My most colorful NMR publication ever

I’ve had the pleasure of working with my close friend Gary Martin and my old colleagues from ACD/Labs for the past couple of years on a processing technique for NMR called indirect covariance. Our latest publication was just accepted to the Journal of Heterocyclic Chemistry.

Unsymmetrical Indirect Covariance Processing of Hyphenated and Long-​Range Heteronuclear 2D NMR Spectra – Enhanced Visualization of 2JCH and 4JCH Correlation Responses

Abstract

Recent reports have demonstrated the unsymmetrical indirect covariance combination of discretely acquired 2D NMR experiments into spectra that provide an alternative means of accessing the information content of these spectra. The method can be thought of as being analogous to the Fourier transform conversion of time domain data into the more readily interpreted frequency domain. Hyphenated 2D-​NMR spectra such as GHSQC-​TOCSY, when available, provide an investigator with the means of sorting proton-​proton homonuclear connectivity networks as a function of the 13C chemical shift of the carbon directly bound to the proton from which propagation begins.
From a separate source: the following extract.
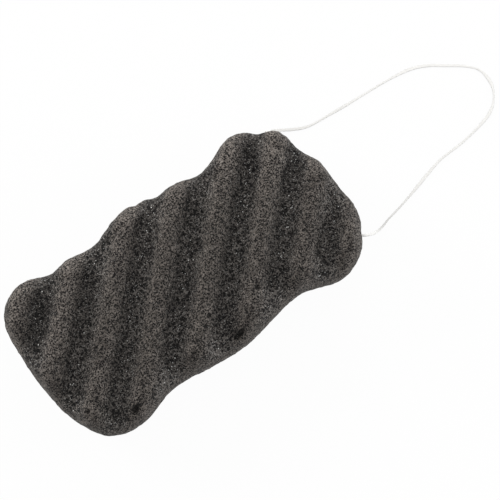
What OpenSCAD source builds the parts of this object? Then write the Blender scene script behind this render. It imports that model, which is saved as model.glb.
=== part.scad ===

Long-​range heteronuclear chemical shift correlation experiments establish proton-​carbon correlations via heteronuclear coupling pathways, most commonly across three bonds (3JCH), but in more general terms across two (2JCH) to four bonds (4JCH). In many instances 3JCH correlations dominate GHMBC spectra. We demonstrate in this report the improved visualization of 2JCH and 4JCH correlations through the unsymmetrical indirect covariance processing of GHSQC-​TOCSY and GHMBC 2D spectra.

It’s also one of the most colorful publications, with the most correlation arrows (!) I’ve ever been involved with.